Silent data loss in ML pipelines is particularly nasty because:

  1. It doesn't fail loudly. The pipeline completes successfully. The model trains. You get results. You just don't realise the results are for a smaller, different dataset than you intended.

  2. The signal is weak. Lower accuracy could be bad data, bad hyperparameters, distribution shift, or a dozen other things. You might spend days investigating the model before you look at the pipeline.

  3. It only manifests at scale. In dev, you're running with a handful of products. Everyone has clean, matching UIDs. In production, you have hundreds of products, multiple API callers, and the mismatch rate goes up.

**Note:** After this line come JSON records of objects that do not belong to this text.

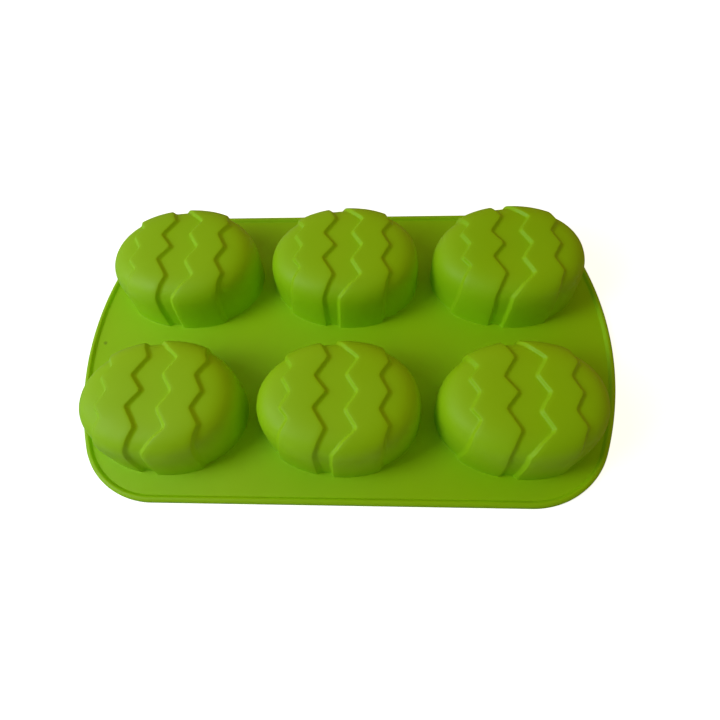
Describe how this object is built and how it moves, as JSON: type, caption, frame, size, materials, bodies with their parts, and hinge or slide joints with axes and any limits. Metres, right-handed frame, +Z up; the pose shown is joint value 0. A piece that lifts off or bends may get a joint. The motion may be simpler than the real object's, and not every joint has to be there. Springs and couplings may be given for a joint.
{
  "type": "silicone soap mould",
  "caption": "Flexible silicone mould with rows of egg-shaped cups banded with raised zigzags, for casting soap, wax or resin.",
  "frame": {"origin": "centre of the bounding box's bottom face, which is the open pour face that the mould lies on", "axes": "+X along the mould's length towards the blunt ends of the eggs, +Z up out of the crowns, the front row is at -Y"},
  "size_m": [0.27, 0.166, 0.0336],
  "materials": {
    "silicone": "satin lime-green silicone"
  },
  "bodies": {
    "root": {"deck": "silicone", "rim": "silicone", "egg_cup_back_left": "silicone", "egg_cup_back_middle": "silicone", "egg_cup_back_right": "silicone", "egg_cup_front_left": "silicone", "egg_cup_front_middle": "silicone", "egg_cup_front_right": "silicone"}
  },
  "joints": []
}
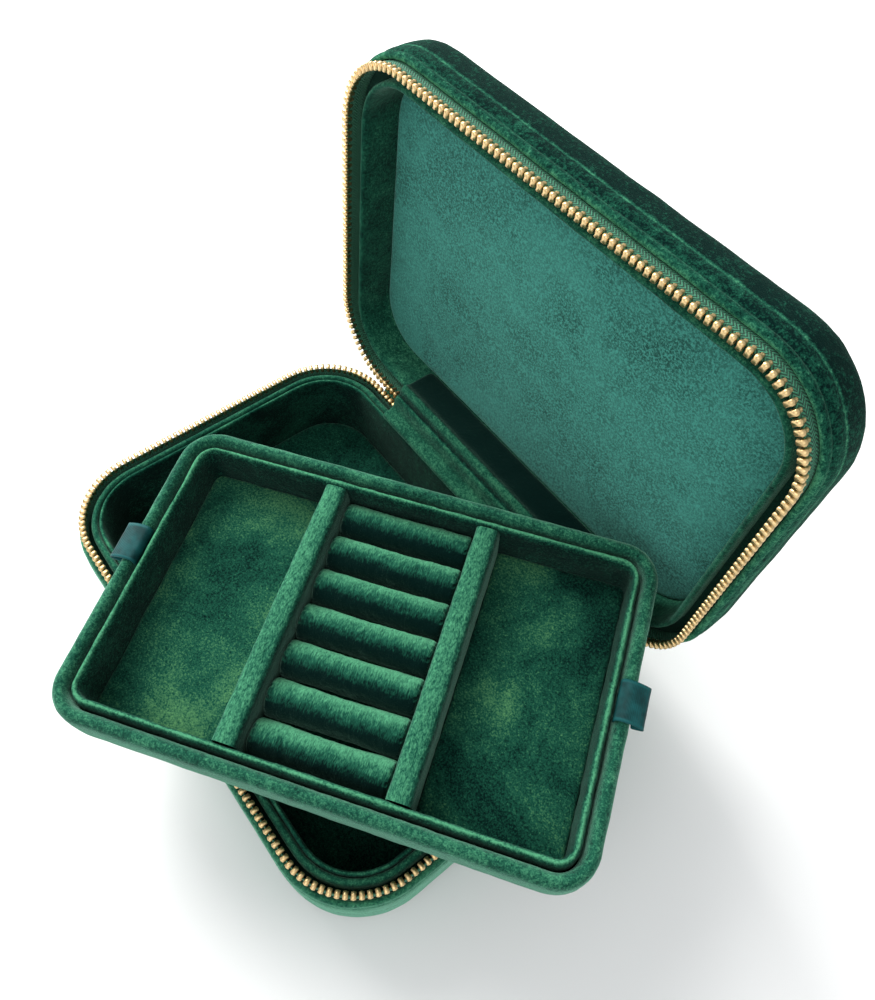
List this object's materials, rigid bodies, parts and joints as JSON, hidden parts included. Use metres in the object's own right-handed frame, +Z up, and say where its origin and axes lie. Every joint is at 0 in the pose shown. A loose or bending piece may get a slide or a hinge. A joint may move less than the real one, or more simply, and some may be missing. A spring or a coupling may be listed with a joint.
{
  "type": "travel jewelry case",
  "caption": "Zipped velvet travel jewelry case with a hinged lid and a lift-out tray that has open compartments and ring rolls.",
  "frame": {"origin": "centre of the base's underside, on the surface it rests on", "axes": "+Z up, +Y towards the hinge, X along the hinge and the long side"},
  "size_m": [0.2036, 0.1781, 0.1559],
  "materials": {
    "velvet": "crushed emerald velvet over thin foam",
    "suede_lining": "flat short-pile suede, blue-green",
    "zip_tape": "woven herringbone tape",
    "satin_ribbon": "dark teal satin",
    "greyboard": "plain greyboard stiffener",
    "brass": "polished light gold plate"
  },
  "bodies": {
    "base": {"base_shell": "velvet", "base_floor_board": "greyboard", "base_wall_board": "greyboard", "base_liner_outer": "velvet", "base_liner_inner": "velvet", "base_floor_pad": "velvet", "base_piping": "velvet", "base_zip_tape": "zip_tape", "base_zip_teeth": "brass", "base_zip_stops": "brass", "hinge_spine": "velvet", "hinge_lining": "velvet"},
    "lid": {"lid_shell": "velvet", "lid_top_board": "greyboard", "lid_wall_board": "greyboard", "lid_liner": "velvet", "lid_lining_panel": "suede_lining", "lid_piping": "velvet", "lid_zip_tape": "zip_tape", "lid_zip_teeth": "brass", "lid_zip_stop": "brass"},
    "tray": {"tray_shell": "velvet", "tray_bottom_board": "greyboard", "tray_inner_liner": "velvet", "tray_floor_left": "velvet", "tray_floor_right": "velvet", "ring_bed_pad": "velvet", "divider_left": "velvet", "divider_right": "velvet", "ring_roll_1": "velvet", "ring_roll_2": "velvet", "ring_roll_3": "velvet", "ring_roll_4": "velvet", "ring_roll_5": "velvet", "ring_roll_6": "velvet", "ring_roll_7": "velvet", "ribbon_tab_left": "satin_ribbon", "ribbon_tab_right": "satin_ribbon"},
    "slider": {"zip_slider": "brass"},
    "pull": {"zip_pull_tab": "brass"}
  },
  "joints": [
    {"name": "lid_hinge", "type": "hinge", "parent": "base", "child": "lid", "pos_m": [0, 0.0604, 0.034], "axis": [1, 0, 0], "range_deg": [0, 93.6], "deforming": ["hinge_spine", "hinge_lining"]},
    {"name": "tray_lift_off", "type": "slide", "parent": "base", "child": "tray", "axis": [0, -0.8192, 0.5736], "range_m": [0, 0.3]},
    {"name": "slider_run", "type": "slide", "parent": "base", "child": "slider", "axis": [1, 0, 0], "range_m": [0, 0.0025]},
    {"name": "pull_swing", "type": "hinge", "parent": "slider", "child": "pull", "pos_m": [0.0534, 0.0639, 0.0303], "axis": [1, 0, 0], "range_deg": [0, 65]}
  ],
  "couplings": [
    {"joint": "tray_lift_off", "follows": "lid_hinge", "m_per_rad": 0.1831}
  ]
}
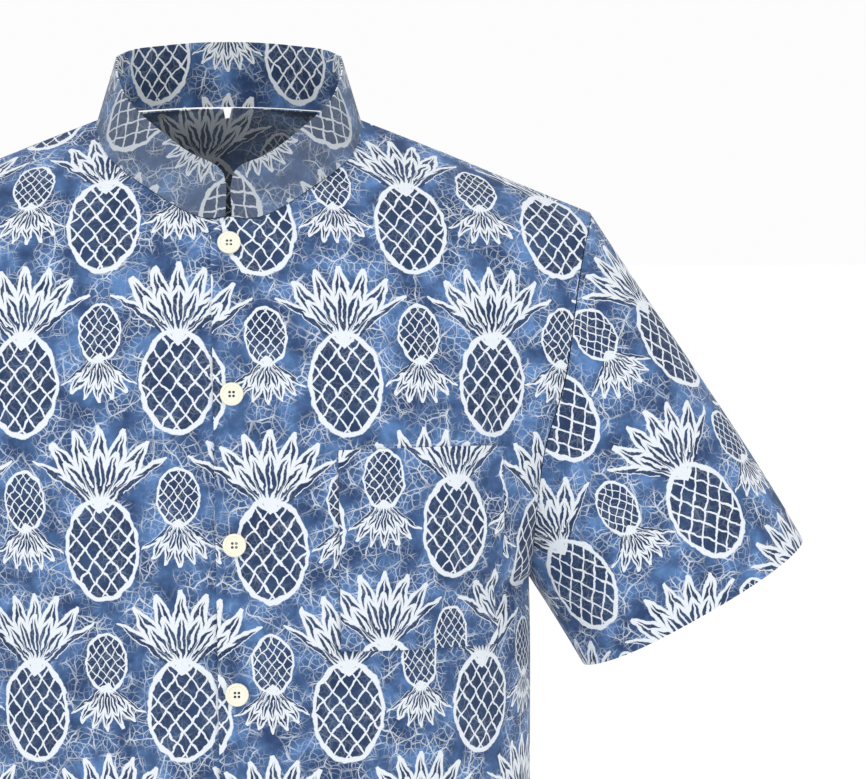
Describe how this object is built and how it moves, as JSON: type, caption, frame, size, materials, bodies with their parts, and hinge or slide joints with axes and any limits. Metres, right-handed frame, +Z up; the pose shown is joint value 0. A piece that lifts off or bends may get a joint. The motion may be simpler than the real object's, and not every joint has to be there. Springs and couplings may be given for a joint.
{
  "type": "short-sleeved batik shirt",
  "caption": "Hollow short-sleeved blue and white batik shirt, filled out as worn, with a stand collar, a buttoned front and a patch pocket.",
  "frame": {"origin": "inside the neck, midway between the neck ends of the two shoulder seams and level with them, where the wearer's neck and shoulders carry the shirt", "axes": "+Z up, +X towards the wearer's left, the buttoned front towards -Y"},
  "size_m": [0.7602, 0.2532, 0.8107],
  "materials": {
    "batik_cotton": "matt plain-woven cotton, wax-resist dyed in blues with fine white crackle lines",
    "button": "cream, softly polished"
  },
  "bodies": {
    "root": {"front_left": "batik_cotton", "front_right": "batik_cotton", "back": "batik_cotton", "sleeve_left": "batik_cotton", "sleeve_right": "batik_cotton", "collar": "batik_cotton", "pocket": "batik_cotton", "button_1": "button", "button_2": "button", "button_3": "button", "button_4": "button", "button_5": "button", "button_6": "button", "button_7": "button"}
  },
  "joints": []
}
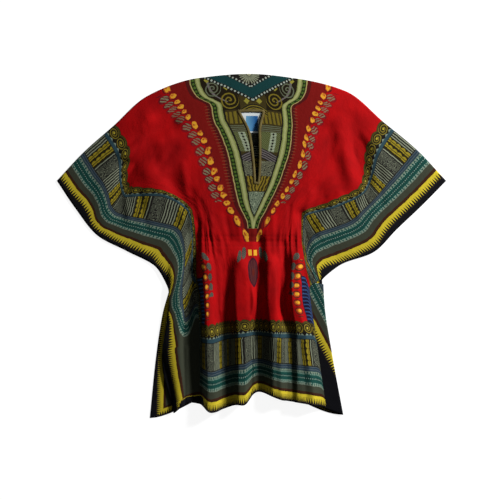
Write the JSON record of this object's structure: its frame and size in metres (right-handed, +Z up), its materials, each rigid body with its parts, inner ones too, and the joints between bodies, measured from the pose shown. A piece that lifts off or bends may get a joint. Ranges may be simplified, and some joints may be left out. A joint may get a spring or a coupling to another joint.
{
  "type": "dashiki shirt, laid flat",
  "caption": "Wide-sleeved printed cotton tunic shirt with a slit neck and a gathered waist, laid flat with its front up.",
  "frame": {"origin": "centre of the shirt's bounding box, on the surface it lies on", "axes": "+X to the right as the front is seen from above with the neck at the top, +Y from the hem to the neck, +Z up from the surface"},
  "size_m": [0.914, 0.808, 0.0329],
  "materials": {
    "back_cloth": "printed plain-weave cotton, matte",
    "front_cloth": "printed plain-weave cotton, matte with a faint wax sheen",
    "binding": "folded cotton tape, stitched",
    "label": "plain woven satin label"
  },
  "bodies": {
    "root": {"back": "back_cloth", "front": "front_cloth", "neck_binding": "binding", "neck_label": "label"}
  },
  "joints": []
}
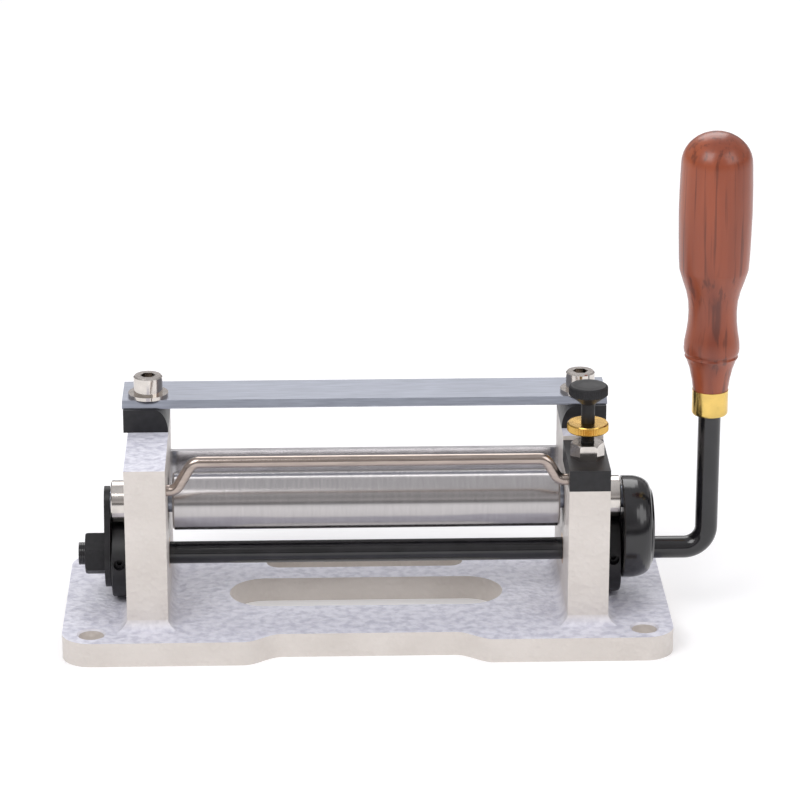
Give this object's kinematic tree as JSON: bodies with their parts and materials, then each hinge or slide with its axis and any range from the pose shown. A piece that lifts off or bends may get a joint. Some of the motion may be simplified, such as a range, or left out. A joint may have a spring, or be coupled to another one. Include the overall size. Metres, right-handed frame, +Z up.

What to Add to Your Pipeline

If you're building training data pipelines that consume product/entity references from multiple sources:

  • Assert dataset size at each stage. Expected 120 seed images for this batch? Assert that before training starts.
  • Log dropped items explicitly. Don't silently skip — log the UID that couldn't be resolved so you can catch shape mismatches immediately.
  • Normalise at ingestion, not lookup. Standardise the UID format the moment it enters your system, rather than trying to be tolerant at every lookup point downstream.
  • Cross-reference your callers. If you have multiple API endpoints that all feed the same pipeline, explicitly document which normalisation each one applies. It'll be someone else's problem in six months, and that someone might be you.

The actual ML work — model architecture, training loops, hyperparameter tuning — gets a lot of attention. The data pipeline that feeds it is equally important and tends to get much less scrutiny. Bugs there don't throw exceptions. They just quietly make your model worse.